Editorial: Social media’s threat to democracy


“We believe political messages should be earned, not bought,” Twitter CEO Jack Dorsey said following Twitter’s ban on political advertisements. 

However, Facebook CEO Mark Zuckerberg argues the contrary. With expected earnings of up to $400 million from political ads in 2019 alone, Zuckerberg’s supposed defense of free expression is under scrutiny. 

Although Twitter profits significantly less from political advertisements, with just $3 million in earnings, the decision to ban the advertising was made to lessen the threat that political advertisements pose to democracy. 

While both Twitter and Facebook were established in the early 2000s, the seemingly endless pool of information floating in the digital realm has become the new normal. According to a 2018 survey, two-thirds of American adults use social media as a primary news source.

Social media has revolutionized how we consume and spread opinions and news, but it is not all for the better. 

Since their establishment, Facebook and Twitter have both developed algorithms that follow the relevance model and show users the posts and news they statistically prefer to consume. 

Politicians have embraced the influence of social media in their advertising campaigns. Since January, President Trump’s re-election campaign has posted more than 2,000 advertisements on Facebook that include the word “invasion,” to strategically sway voters’ perception of immigration. 

Democratic candidates, such as Elizabeth Warren, have spent up to $3 million on Facebook advertisements, targeting demographics based off of their campaign appeals.

As algorithms work to present users with information they prefer to consume, divisions among users are amplified. 

According to a Pew Research Center study, Americans have become “increasingly partisan” in their views. As algorithms and feeds shape users’ perspectives, finding a middle ground becomes more difficult. 

When analyzing the connection between social media algorithms and usage, the study found that “The algorithms that drive participation and attention-getting in social media, the addictive ‘gamification’ aspects such as likes and shares, invariably favored the odd and unusual.”

Dorsey’s decision to ban political ads on Twitter is a step toward change, but former President Barack Obama still sees a fundamental side effect of the increasing use of social media. 

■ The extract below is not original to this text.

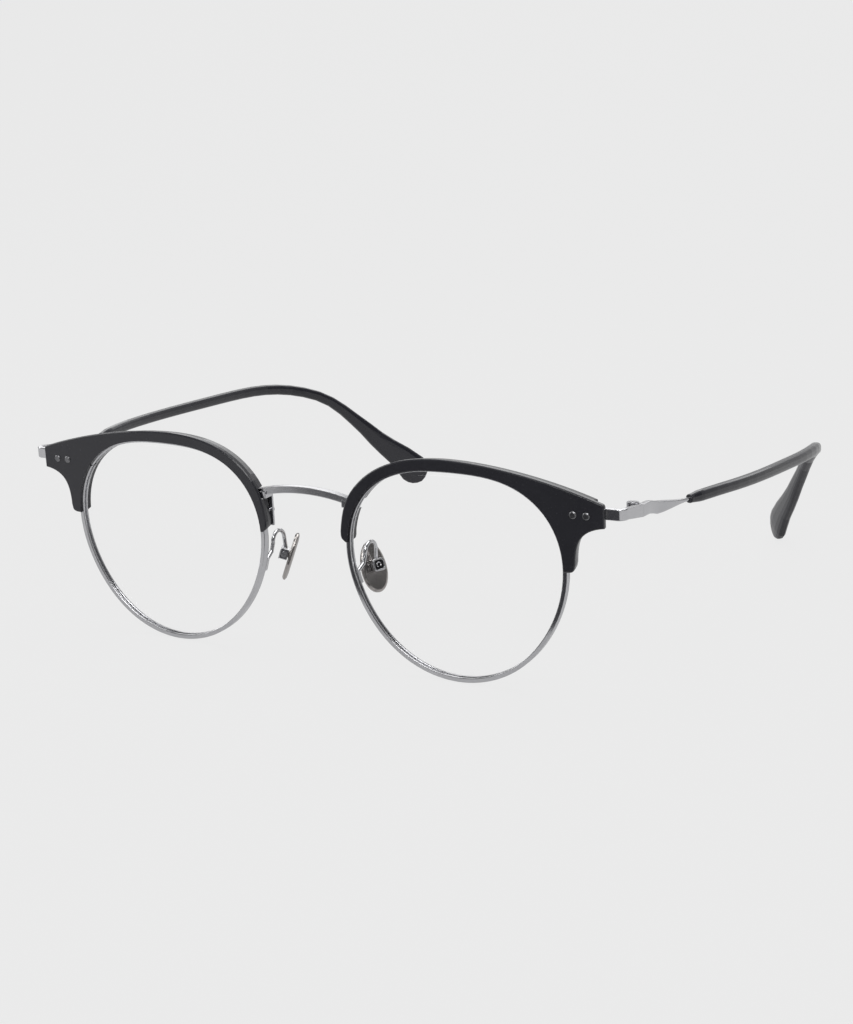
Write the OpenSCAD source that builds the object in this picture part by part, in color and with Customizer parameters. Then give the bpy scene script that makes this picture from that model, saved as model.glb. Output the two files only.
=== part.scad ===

“One danger I see among young people is that they think the best way to make change is by (judging people),” Obama said at the third Obama Foundation Summit on Oct. 29. “That’s not activism. That’s not bringing about change.” 

With powerful corporate leaders like Zuckerberg failing to act, users must post and share wisely. While social media provides a common ground for citizens to share perspectives, the use of social media as a primary source of information amplifies divisions and narrows the middle ground. 

Social media has rewritten how we document history. In 2010, Twitter donated its digital archive of tweets to the Library of Congress. When future generations study the social media boom, they will study this critical trial period and reflect on what they would have done differently, with the benefit of retrospect. 

As leaders debate the threat of social media, users must proactively seek out primary sources of information from more than just one perspective. In a time where we have been given ample platforms to share our differences, it seems as though we are moving backward when it comes time to work through them. 

Twitter, Facebook and other social platforms are valuable and have helped to raise awareness and amplify voices that otherwise may not be heard. 

With 2.38 billion Facebook users and 330 million Twitter users, there are more voices writing history than ever. With this in mind, future generations will look back at leaders like Zuckerberg and Dorsey and measure the side effects of their platforms. 

As more voices gain power, corporate leaders such as Zuckerberg can no longer leave themselves out of the conversation. 

Although Zuckerberg argues, “in a democracy, I don’t think it’s right for private companies to censor politicians or the news,” removing himself from the equation is not a logical option either.

With expected profits of $400 million from political ads in 2019 alone, Facebook’s responsibility to act is no longer optional. Providing politicians with the benefits of the algorithm and access to swayable voters, Zuckerberg plays a key role in censoring politicians. 

When future generations look back on the impact of social media, they will wonder why leaders like Zuckerberg let politicians buy his platform at the cost of our democracy.